[Modeling code records]
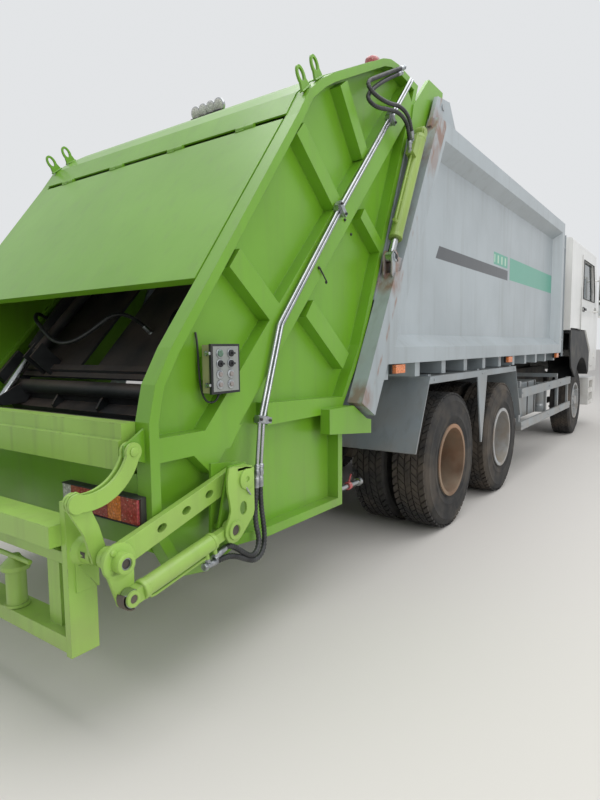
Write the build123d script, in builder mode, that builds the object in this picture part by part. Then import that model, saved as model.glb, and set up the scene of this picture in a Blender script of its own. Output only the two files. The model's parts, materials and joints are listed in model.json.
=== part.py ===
import os
from math import atan2, cos, degrees, hypot, radians, sin

from build123d import *

os.makedirs("parts", exist_ok=True)

# Rear loader garbage truck, in millimetres. Positions along the truck are measured
# forward from the rearmost axle, across it to the left from its middle, and up from the ground.

# Overall length and the axles
nose = 7175
tail = -3300
middle_axle = 1350
front_axle = 5675
origin_x = -(nose + tail) / 2

# Wheels
tyre_radius = 535
tyre_width = 290
rim_radius = 271
rim_wall = 16
flange_radius = 285
dual_inner = 745
dual_outer = 1085
single_wheel = 1011
hub_radius = 105
drum_radius = 205
stub_radius = 45
hand_hole_radius = 26
running_gap = 0.5

# Front axle and steering
kingpin_y = 850
kingpin_radius = 22
knuckle_half = 105
beam_eye_half = 70

# Chassis frame
rail_outer = 430
rail_flange = 80
rail_top = 1050
rail_height = 300
rail_wall = 9
rail_rear = -1180
rail_front = 6880
tow_pin = (7115, 560)
tow_radius = 21
tow_plate = 20
tow_height = 80

# Load body
body_half = 1245
body_wall = 10
recess_depth = 105
body_front = 3980
body_bottom = 1325
body_top = 3015
floor_top = 1335
border_low = 105
border_high = 130
border_front = 130
border_slope = 85
post_slope = 61.4
post_width = 204
post_foot = (-1492, 1115)
post_inner = body_half - 99
notch_foot = (-1072, 1885)
notch_depth = 50
sill_height = 175

# Tailgate
gate_half = body_half - 105
gate_skin = gate_half - 70
gate_wall = 10
gate_hinge = (-234, 3138)
gate_edge_low = (-1292, 1439)
gate_edge_high = (-528, 3198)
hinge_pin_radius = 25
cheek_outer = body_half - 95
cheek_wall = 28
ear_outer = body_half - 43
channel_width = 155

lift_base = (-1055, 1985)
lift_eye = (-614, 2850)
lift_y = body_half - 43
lift_radius = 42

# Hopper and packer
slide_angle = 46.8
pivot = (-2300, 1200)
trough_radius = 620
blade_length = 600
blade_angle = 300
blade_wall = 16
packer_half = gate_skin - 80
blade_half = gate_skin - 60
pivot_tube_radius = 45
pivot_pin_radius = 30
guide_offset = 65
guide_gap = 60
guide_wall = 20
guide_depth = 40
lid_hinge = (-1940, 2577)
lid_foot = (-2583, 1726)
lid_wall = 30

# Bin lifter
arm_pivot = (-2510, 883)
ram_base = (-2585, 681)
hub = (-3119, 707)
ram_eye = (-3099, 577)
link_pivot = (-2981, 1060)
link_eye = (-3216, 919)

# Cab
cab_half = 1235
cab_rear = 4620
cab_front = 7150
cab_roof = 2950
cab_header = cab_roof - 60
door_top = cab_roof - 150
window_top = cab_roof - 220
cab_wall = 45
cab_pivot = (7080, 900)
door_gap = 6
door_wall = 50
door_hinge = (6728, cab_half + 15)
door_pin_radius = 8
door_hinge_heights = (1180, 1960)


def side(y):
    """Plane seen from the right: x forward, y up; it extrudes to the right."""
    return Plane(origin=(origin_x, y, 0), x_dir=(1, 0, 0), z_dir=(0, -1, 0))


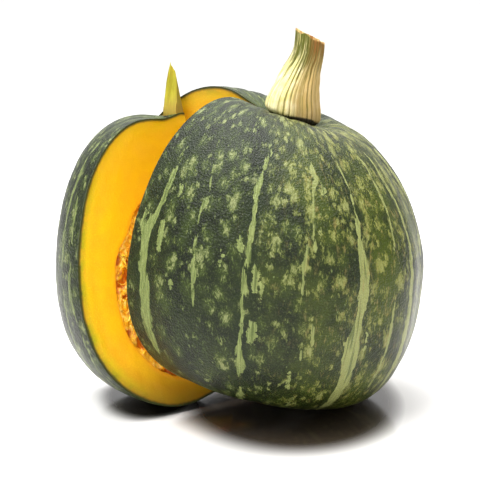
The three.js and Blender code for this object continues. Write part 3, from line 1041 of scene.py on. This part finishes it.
main_pulp = pulp_piece(
    "squash_pulp_fine", BODY_POSE, BODY_SECTOR, across=200, down=110, layers=26, strands=170, seed=501
)
wedge_pulp = pulp_piece(
    "wedge_pulp_fine", WEDGE_POSE, WEDGE_SECTOR, across=60, down=150, layers=60, strands=130, seed=601
)

# ---- seeds

SEED_RINGS, SEED_SIDES = 9, 14
SEED_LENGTHS, SEED_WIDTHS, SEED_THICK = (13.2, 15.2), (7.6, 8.8), 2.6
SEED_SINK = 1.04              # seeds are sunk this far into the pulp, as a share of the hollow
FIRST_ROW, ROW_STEP = 55, 24  # polar angles, degrees
CLEAR_OF_CUT = 9              # degrees
ROW_TILT, ROW_SWING = 18, 25  # degrees, the most that a seed in a row leans
# loose seeds: place (share of the way down), depth in the pulp (share), height off the cut (mm), turn and tip
LOOSE_FIRST, LOOSE_SPREAD, LOOSE_JITTER = 0.26, 0.5, (-0.02, 0.02)
LOOSE_PART, LOOSE_LIFT, LOOSE_TURN, LOOSE_TIP = (0.12, 0.42), (2.2, 3.2), (-28, 28), (-50, 50)


def seed_form(length, width, thick):
    """A flat seed, pointed at one end, with a raised rim."""
    points = []
    for ring in range(SEED_RINGS + 1):
        t = ring / SEED_RINGS
        along = (t - 0.5) * length
        half = width / 2 * math.sqrt(max(0.0, 1 - (2 * t - 1) ** 2)) * (1 - 0.42 * (1 - t) ** 1.5)
        for step in range(SEED_SIDES):
            angle = 2 * math.pi * step / SEED_SIDES
            across = half * math.cos(angle)
            rim = 1 + 0.25 * math.exp(-(((abs(math.cos(angle)) - 0.86) / 0.12) ** 2))
            lift = thick / 2 * math.sin(angle) * min(1.0, half / (width * 0.3)) * rim
            points.append((lift, across, along))
    return np.array(points), quads(SEED_RINGS + 1, SEED_SIDES, wrap=True)


def spin(axis, degrees):
    return np.array(Matrix.Rotation(degrees * RAD, 3, axis))


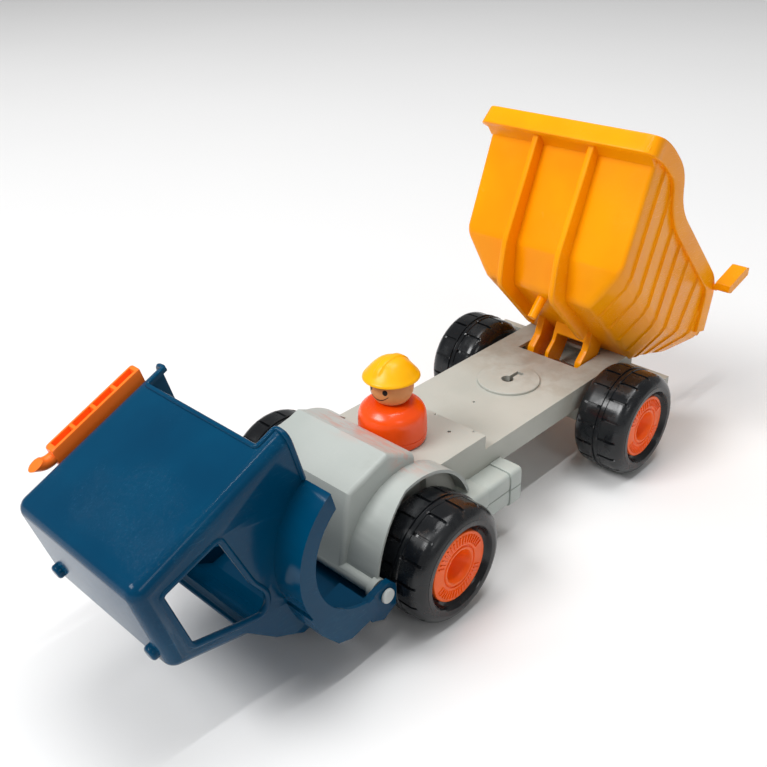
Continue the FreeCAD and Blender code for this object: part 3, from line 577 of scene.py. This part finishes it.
def tyre_points(phase):
    """The section turned about the axle, with straight slots sunk between the tread blocks.

    Slot depth is a step across the turn, one every sixteenth with the two rows half a step apart, times
    a step across the tread, from the middle band to the shoulder.
    """
    profile = tyre_profile()
    pitch = 360 / TREAD_STEPS
    centres = np.arange(2 * TREAD_STEPS) * pitch / 2
    beside_slot = np.array([-1.9, -1.5, -1.2, 1.2, 1.5, 1.9, 3.8, pitch / 2 - 3.8])
    angle = np.sort((centres[:, None] + beside_slot).ravel())
    middle = (TYRE_FACES[1] - TYRE_FACES[0]) / 2
    along, radius = profile.T
    rows = []
    for side, shift in ((1, 0.0), (-1, pitch / 2)):
        from_centre = np.abs((angle - shift + pitch / 2) % pitch - pitch / 2)
        across_turn = np.clip((SLOT_HALF_ANGLE - from_centre) / SLOT_EASE, 0, 1)
        reach = (along - middle) * side
        across_tread = np.clip((reach - 2.0) / 0.6, 0, 1) * np.clip((14.6 - reach) / 2.2, 0, 1)
        rows.append(across_tread[:, None] * across_turn[None])
    depth = TREAD_DEPTH * np.maximum(*rows) * (radius > 28)[:, None]
    turn = np.radians(angle + phase)[None]
    out = radius[:, None] - depth
    return np.stack([out * np.cos(turn), np.broadcast_to(along[:, None], out.shape), out * np.sin(turn)], -1)


# The wheel disc from its back, over the rim and the sunk ring, down the cone to the middle.
HUB_PROFILE = eased(
    [(0.6, 0.0), (0.6, 21.2), (35.1, 21.2), (35.1, 12.9), (34.3, 12.6), (34.3, 12.1), (35.2, 11.8),
     (35.2, 10.3), (34.0, 9.5), (23.6, 4.4), (23.2, 3.4), (23.2, 0.0)],
    [0, 0.5, 0.9, 0.3, 0.2, 0.2, 0.5, 0.6, 0.8, 0.6, 0.4, 0], closed=False)
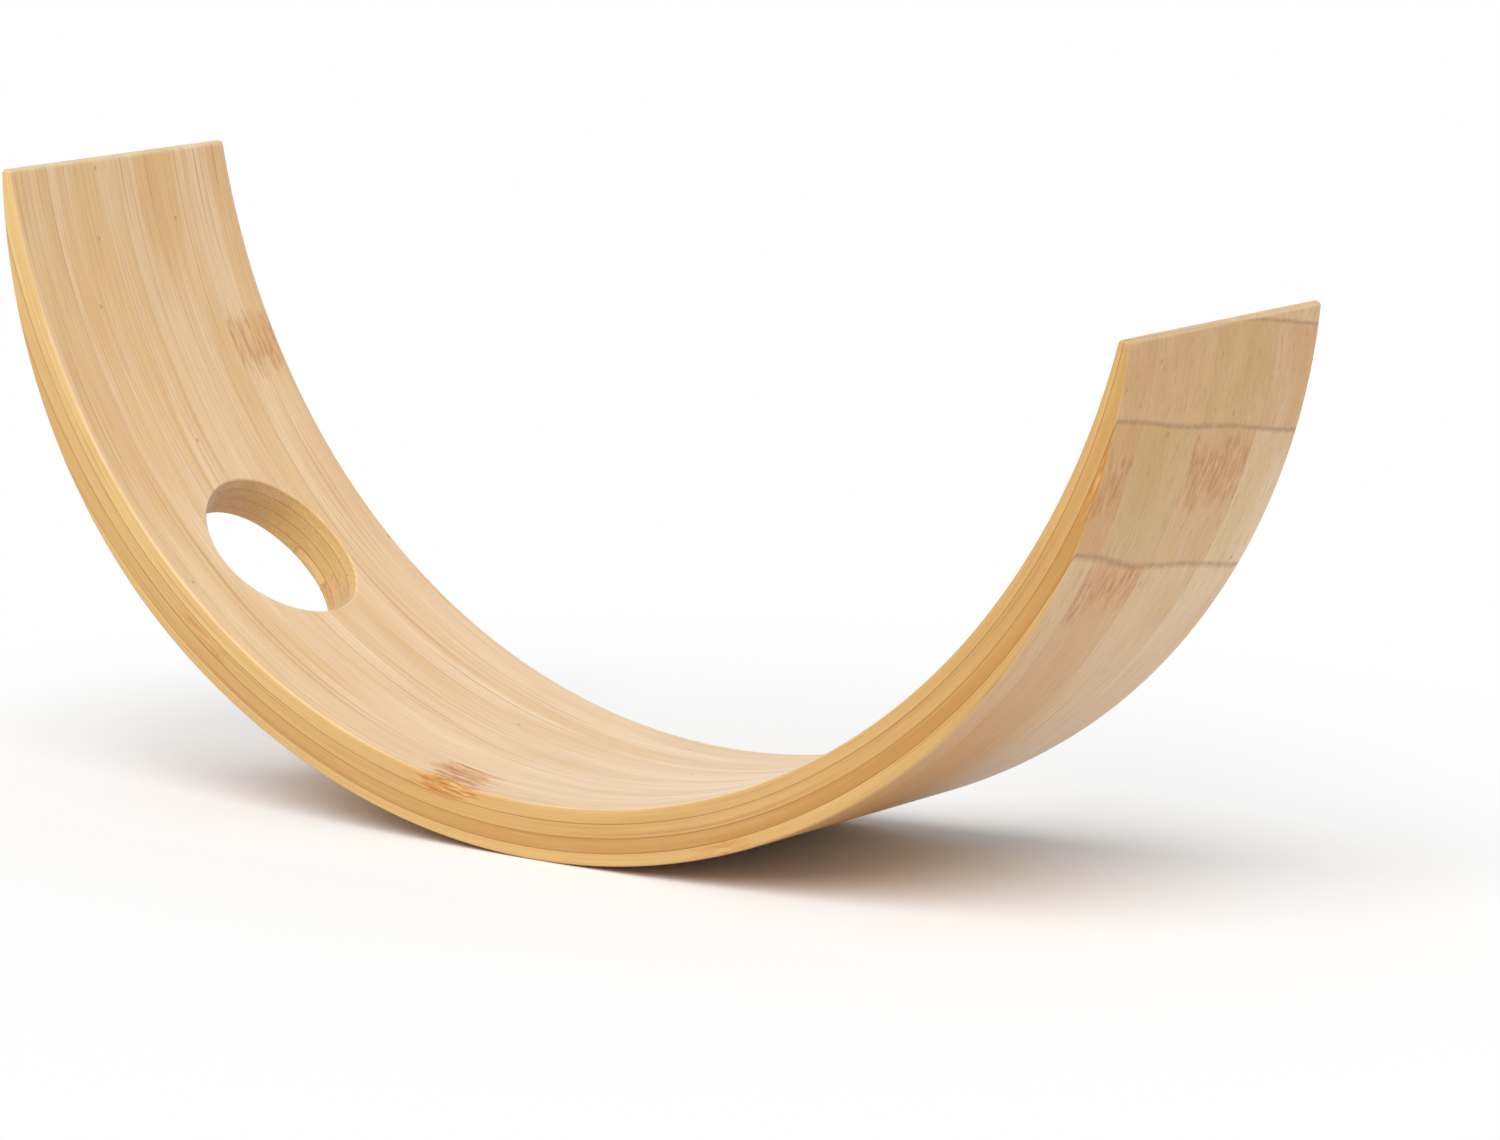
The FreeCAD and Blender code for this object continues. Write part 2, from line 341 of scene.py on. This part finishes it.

Written instruction ->
Extract all of the data exactly as written.

Answer for this exercise ->
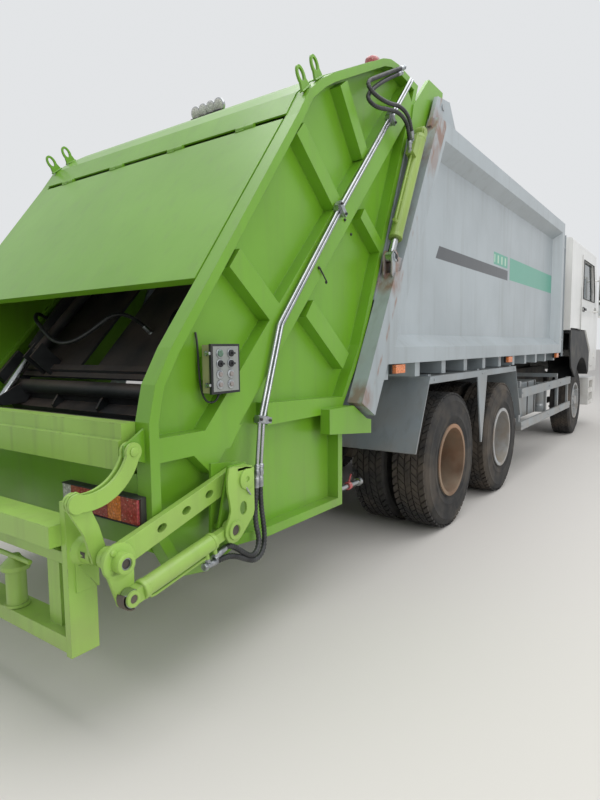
Write the build123d script, in builder mode, that builds the object in this picture part by part. Then import that model, saved as model.glb, and set up the scene of this picture in a Blender script of its own. Output only the two files. The model's parts, materials and joints are listed in model.json.
=== part.py ===
import os
from math import atan2, cos, degrees, hypot, radians, sin

from build123d import *

os.makedirs("parts", exist_ok=True)

# Rear loader garbage truck, in millimetres. Positions along the truck are measured
# forward from the rearmost axle, across it to the left from its middle, and up from the ground.

# Overall length and the axles
nose = 7175
tail = -3300
middle_axle = 1350
front_axle = 5675
origin_x = -(nose + tail) / 2

# Wheels
tyre_radius = 535
tyre_width = 290
rim_radius = 271
rim_wall = 16
flange_radius = 285
dual_inner = 745
dual_outer = 1085
single_wheel = 1011
hub_radius = 105
drum_radius = 205
stub_radius = 45
hand_hole_radius = 26
running_gap = 0.5

# Front axle and steering
kingpin_y = 850
kingpin_radius = 22
knuckle_half = 105
beam_eye_half = 70

# Chassis frame
rail_outer = 430
rail_flange = 80
rail_top = 1050
rail_height = 300
rail_wall = 9
rail_rear = -1180
rail_front = 6880
tow_pin = (7115, 560)
tow_radius = 21
tow_plate = 20
tow_height = 80

# Load body
body_half = 1245
body_wall = 10
recess_depth = 105
body_front = 3980
body_bottom = 1325
body_top = 3015
floor_top = 1335
border_low = 105
border_high = 130
border_front = 130
border_slope = 85
post_slope = 61.4
post_width = 204
post_foot = (-1492, 1115)
post_inner = body_half - 99
notch_foot = (-1072, 1885)
notch_depth = 50
sill_height = 175

# Tailgate
gate_half = body_half - 105
gate_skin = gate_half - 70
gate_wall = 10
gate_hinge = (-234, 3138)
gate_edge_low = (-1292, 1439)
gate_edge_high = (-528, 3198)
hinge_pin_radius = 25
cheek_outer = body_half - 95
cheek_wall = 28
ear_outer = body_half - 43
channel_width = 155

lift_base = (-1055, 1985)
lift_eye = (-614, 2850)
lift_y = body_half - 43
lift_radius = 42

# Hopper and packer
slide_angle = 46.8
pivot = (-2300, 1200)
trough_radius = 620
blade_length = 600
blade_angle = 300
blade_wall = 16
packer_half = gate_skin - 80
blade_half = gate_skin - 60
pivot_tube_radius = 45
pivot_pin_radius = 30
guide_offset = 65
guide_gap = 60
guide_wall = 20
guide_depth = 40
lid_hinge = (-1940, 2577)
lid_foot = (-2583, 1726)
lid_wall = 30

# Bin lifter
arm_pivot = (-2510, 883)
ram_base = (-2585, 681)
hub = (-3119, 707)
ram_eye = (-3099, 577)
link_pivot = (-2981, 1060)
link_eye = (-3216, 919)

# Cab
cab_half = 1235
cab_rear = 4620
cab_front = 7150
cab_roof = 2950
cab_header = cab_roof - 60
door_top = cab_roof - 150
window_top = cab_roof - 220
cab_wall = 45
cab_pivot = (7080, 900)
door_gap = 6
door_wall = 50
door_hinge = (6728, cab_half + 15)
door_pin_radius = 8
door_hinge_heights = (1180, 1960)


def side(y):
    """Plane seen from the right: x forward, y up; it extrudes to the right."""
    return Plane(origin=(origin_x, y, 0), x_dir=(1, 0, 0), z_dir=(0, -1, 0))


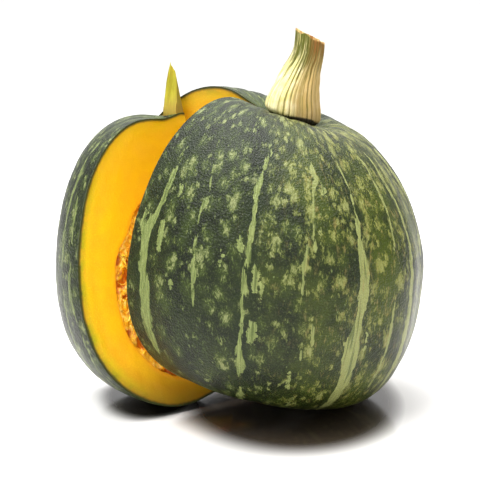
The three.js and Blender code for this object continues. Write part 3, from line 1041 of scene.py on. This part finishes it.
main_pulp = pulp_piece(
    "squash_pulp_fine", BODY_POSE, BODY_SECTOR, across=200, down=110, layers=26, strands=170, seed=501
)
wedge_pulp = pulp_piece(
    "wedge_pulp_fine", WEDGE_POSE, WEDGE_SECTOR, across=60, down=150, layers=60, strands=130, seed=601
)

# ---- seeds

SEED_RINGS, SEED_SIDES = 9, 14
SEED_LENGTHS, SEED_WIDTHS, SEED_THICK = (13.2, 15.2), (7.6, 8.8), 2.6
SEED_SINK = 1.04              # seeds are sunk this far into the pulp, as a share of the hollow
FIRST_ROW, ROW_STEP = 55, 24  # polar angles, degrees
CLEAR_OF_CUT = 9              # degrees
ROW_TILT, ROW_SWING = 18, 25  # degrees, the most that a seed in a row leans
# loose seeds: place (share of the way down), depth in the pulp (share), height off the cut (mm), turn and tip
LOOSE_FIRST, LOOSE_SPREAD, LOOSE_JITTER = 0.26, 0.5, (-0.02, 0.02)
LOOSE_PART, LOOSE_LIFT, LOOSE_TURN, LOOSE_TIP = (0.12, 0.42), (2.2, 3.2), (-28, 28), (-50, 50)


def seed_form(length, width, thick):
    """A flat seed, pointed at one end, with a raised rim."""
    points = []
    for ring in range(SEED_RINGS + 1):
        t = ring / SEED_RINGS
        along = (t - 0.5) * length
        half = width / 2 * math.sqrt(max(0.0, 1 - (2 * t - 1) ** 2)) * (1 - 0.42 * (1 - t) ** 1.5)
        for step in range(SEED_SIDES):
            angle = 2 * math.pi * step / SEED_SIDES
            across = half * math.cos(angle)
            rim = 1 + 0.25 * math.exp(-(((abs(math.cos(angle)) - 0.86) / 0.12) ** 2))
            lift = thick / 2 * math.sin(angle) * min(1.0, half / (width * 0.3)) * rim
            points.append((lift, across, along))
    return np.array(points), quads(SEED_RINGS + 1, SEED_SIDES, wrap=True)


def spin(axis, degrees):
    return np.array(Matrix.Rotation(degrees * RAD, 3, axis))


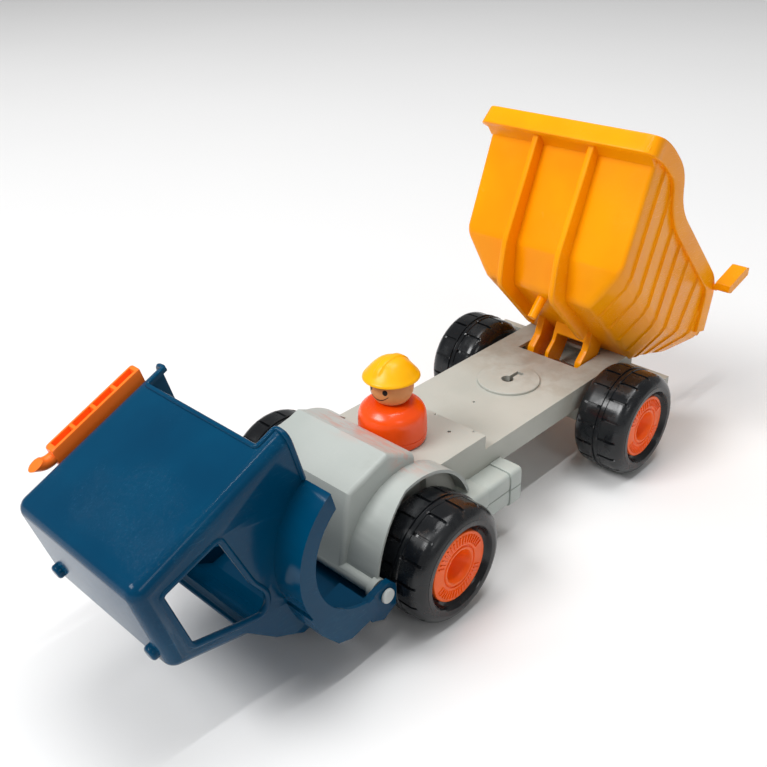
Continue the FreeCAD and Blender code for this object: part 3, from line 577 of scene.py. This part finishes it.
def tyre_points(phase):
    """The section turned about the axle, with straight slots sunk between the tread blocks.

    Slot depth is a step across the turn, one every sixteenth with the two rows half a step apart, times
    a step across the tread, from the middle band to the shoulder.
    """
    profile = tyre_profile()
    pitch = 360 / TREAD_STEPS
    centres = np.arange(2 * TREAD_STEPS) * pitch / 2
    beside_slot = np.array([-1.9, -1.5, -1.2, 1.2, 1.5, 1.9, 3.8, pitch / 2 - 3.8])
    angle = np.sort((centres[:, None] + beside_slot).ravel())
    middle = (TYRE_FACES[1] - TYRE_FACES[0]) / 2
    along, radius = profile.T
    rows = []
    for side, shift in ((1, 0.0), (-1, pitch / 2)):
        from_centre = np.abs((angle - shift + pitch / 2) % pitch - pitch / 2)
        across_turn = np.clip((SLOT_HALF_ANGLE - from_centre) / SLOT_EASE, 0, 1)
        reach = (along - middle) * side
        across_tread = np.clip((reach - 2.0) / 0.6, 0, 1) * np.clip((14.6 - reach) / 2.2, 0, 1)
        rows.append(across_tread[:, None] * across_turn[None])
    depth = TREAD_DEPTH * np.maximum(*rows) * (radius > 28)[:, None]
    turn = np.radians(angle + phase)[None]
    out = radius[:, None] - depth
    return np.stack([out * np.cos(turn), np.broadcast_to(along[:, None], out.shape), out * np.sin(turn)], -1)


# The wheel disc from its back, over the rim and the sunk ring, down the cone to the middle.
HUB_PROFILE = eased(
    [(0.6, 0.0), (0.6, 21.2), (35.1, 21.2), (35.1, 12.9), (34.3, 12.6), (34.3, 12.1), (35.2, 11.8),
     (35.2, 10.3), (34.0, 9.5), (23.6, 4.4), (23.2, 3.4), (23.2, 0.0)],
    [0, 0.5, 0.9, 0.3, 0.2, 0.2, 0.5, 0.6, 0.8, 0.6, 0.4, 0], closed=False)
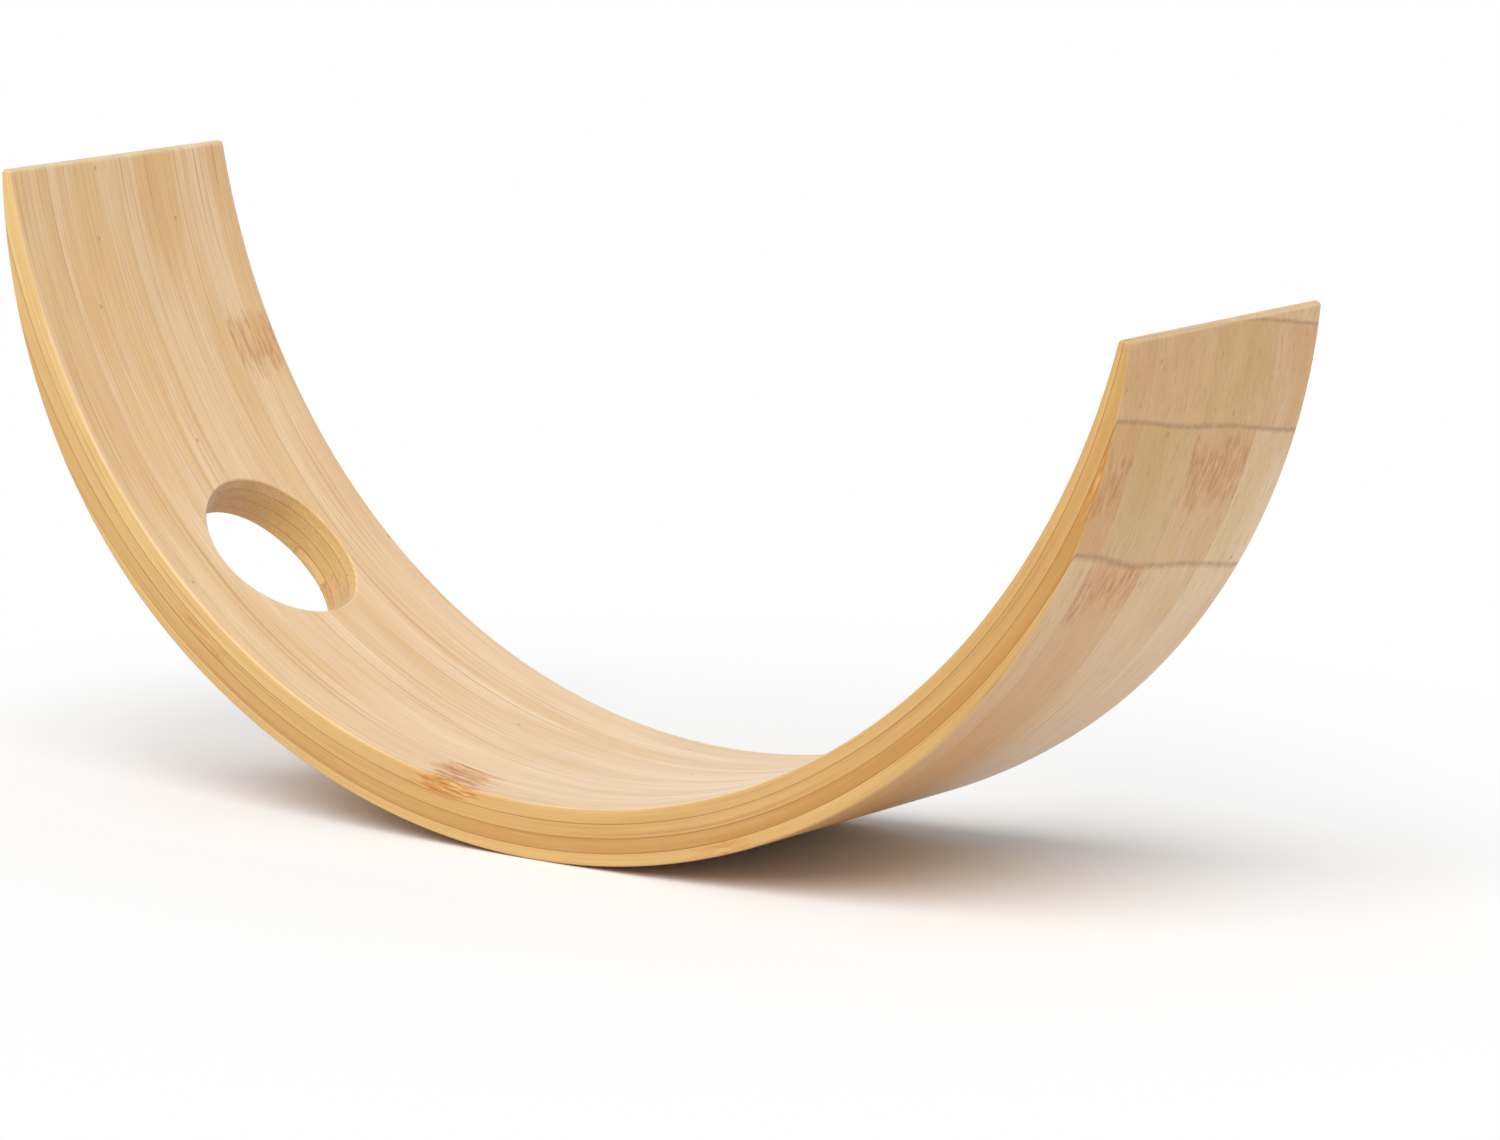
The FreeCAD and Blender code for this object continues. Write part 2, from line 341 of scene.py on. This part finishes it.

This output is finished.